Input records:
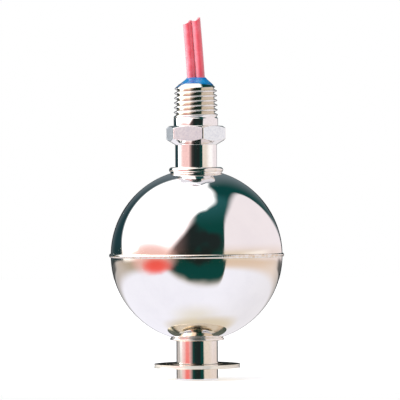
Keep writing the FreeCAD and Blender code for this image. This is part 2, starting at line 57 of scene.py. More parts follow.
# ---------------------------------------------------------------- leads
# Two single leads of stranded copper in red insulation with a waxy bloom on its left side, potted
# into the thread's end and cut off with side cutters, which leaves slanting, hollow ends.


class Wire:
    """One socket of a node tree. Arithmetic on it adds Math nodes to the tree."""

    def __init__(self, tree, socket=None):
        self.tree, self.socket = tree, socket

    def add(self, kind, values=None, out=0, **settings):
        """A new node: its settings first, then the values or links of its sockets."""
        node = self.tree.nodes.new(kind)
        for name, value in settings.items():
            setattr(node, name, value)
        for key, value in (values or {}).items():
            if isinstance(value, Wire):
                self.tree.links.new(value.socket, node.inputs[key])
            else:
                node.inputs[key].default_value = value
        return Wire(self.tree, node.outputs[out])

    def out(self, name):
        """Another output of the same node."""
        return Wire(self.tree, self.socket.node.outputs[name])

    def parts(self):
        """The three numbers of a vector."""
        x = self.add("ShaderNodeSeparateXYZ", {0: self})
        return x, x.out("Y"), x.out("Z")

    def math(self, operation, *others):
        """A Math node that has this as its first value."""
        return self.add("ShaderNodeMath", dict(enumerate((self, *others))), operation=operation)

    def reflected(self, operation, other):
        """A Math node that has this as its second value."""
        return self.add("ShaderNodeMath", {0: other, 1: self}, operation=operation)

    def __add__(self, other):
        return self.math("ADD", other)

    def __sub__(self, other):
        return self.math("SUBTRACT", other)

    def __rsub__(self, other):
        return self.reflected("SUBTRACT", other)

    def __mul__(self, other):
        return self.math("MULTIPLY", other)

    def __truediv__(self, other):
        return self.math("DIVIDE", other)

    def __rtruediv__(self, other):
        return self.reflected("DIVIDE", other)

    def __pow__(self, other):
        return self.math("POWER", other)

    def __abs__(self):
        return self.math("ABSOLUTE")

    __radd__, __rmul__ = __add__, __mul__

    def step(self, low, high):
        """0 below low and 1 above high, smooth between them."""
        return self.add(
            "ShaderNodeMapRange",
            {"Value": self, "From Min": low, "From Max": high},
            interpolation_type="SMOOTHSTEP",
        )

    def mix(self, a, b):
        """Colour a where this is 0, colour b where it is 1."""
        a, b = (c if isinstance(c, Wire) else (*c, 1) for c in (a, b))
        return self.add("ShaderNodeMix", {0: self, 6: a, 7: b}, out=2, data_type="RGBA")


def srgb(r, g, b):
    """A colour given on the 0 to 255 scale of screens."""
    return tuple(
        c / 12.92 if c <= 0.04045 else ((c + 0.055) / 1.055) ** 2.4
        for c in (r / 255, g / 255, b / 255)
    )


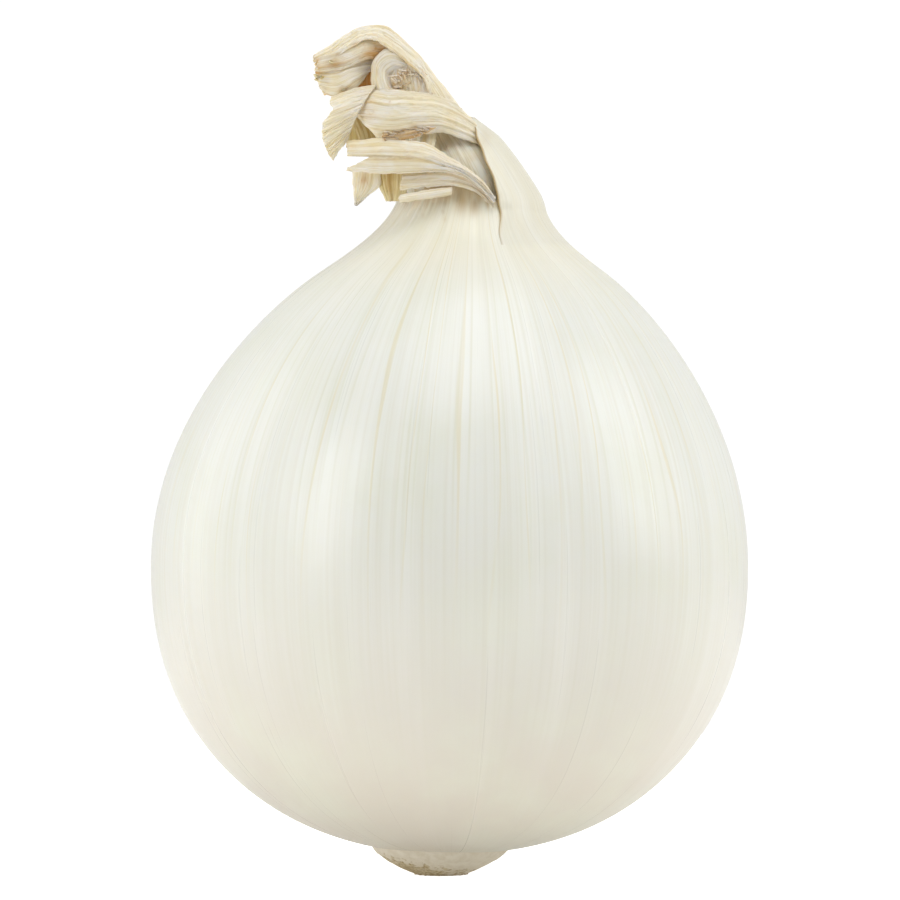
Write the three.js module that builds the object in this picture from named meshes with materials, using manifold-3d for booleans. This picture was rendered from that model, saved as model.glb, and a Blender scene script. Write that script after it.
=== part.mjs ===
// A white onion as it stands on a kitchen shelf: a round bulb on its trimmed root plate, with the dried
// leaves of its neck twisted and folded over to one side.
//
// Millimetres, +Z up. The origin is on the surface that the onion stands on, under the middle of the bulb.
// -Y is the front, where the neck's free skin edge and the collar of torn leaves are.

import * as THREE from "three";
import { mergeVertices } from "three/addons/utils/BufferGeometryUtils.js";
import Module from "manifold-3d";

const wasm = await Module();
wasm.setup();

// ---------------------------------------------------------------- driving dimensions

const BULB_RADIUS = 45; // at the belly
const BELLY_HEIGHT = 46.7; // of the widest ring
const BELLY_DROP = 43.5; // from the belly down to where the bulb would close
const NECK_HEIGHT = 101; // of the rim where the bulb's front skin ends
const NECK_RADIUS = 11; // of that rim, and the size that the leaves are drawn to
const NECK_LEAN = 3; // how far the neck stands off the bulb's middle, to +X
const FOOT_LEAN = 1.2; // the same for the bulb's underside

const PLATE_RADIUS = 10.6; // root plate
const PLATE_HEIGHT = 8; // its whole height, most of it inside the bulb
const PLATE_SHIFT = -1.2; // where its middle is, along X
const FOOT_RADIUS = 5; // the flat spot that the onion stands on

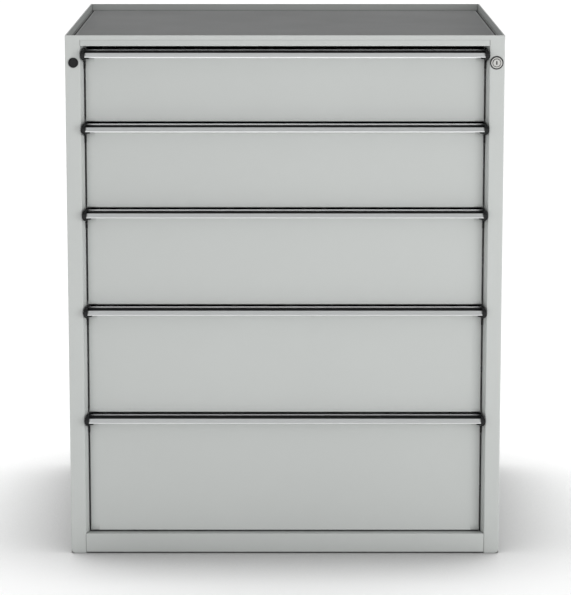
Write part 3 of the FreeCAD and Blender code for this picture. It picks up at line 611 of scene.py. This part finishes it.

What is required: Only the lines from the beginning of the material to the line containing "# into the thread's" should be echoed, verbatim and in full.

Expected answer:
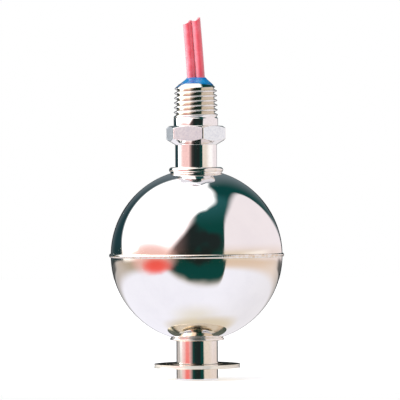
Keep writing the FreeCAD and Blender code for this image. This is part 2, starting at line 57 of scene.py. More parts follow.
# ---------------------------------------------------------------- leads
# Two single leads of stranded copper in red insulation with a waxy bloom on its left side, potted
# into the thread's end and cut off with side cutters, which leaves slanting, hollow ends.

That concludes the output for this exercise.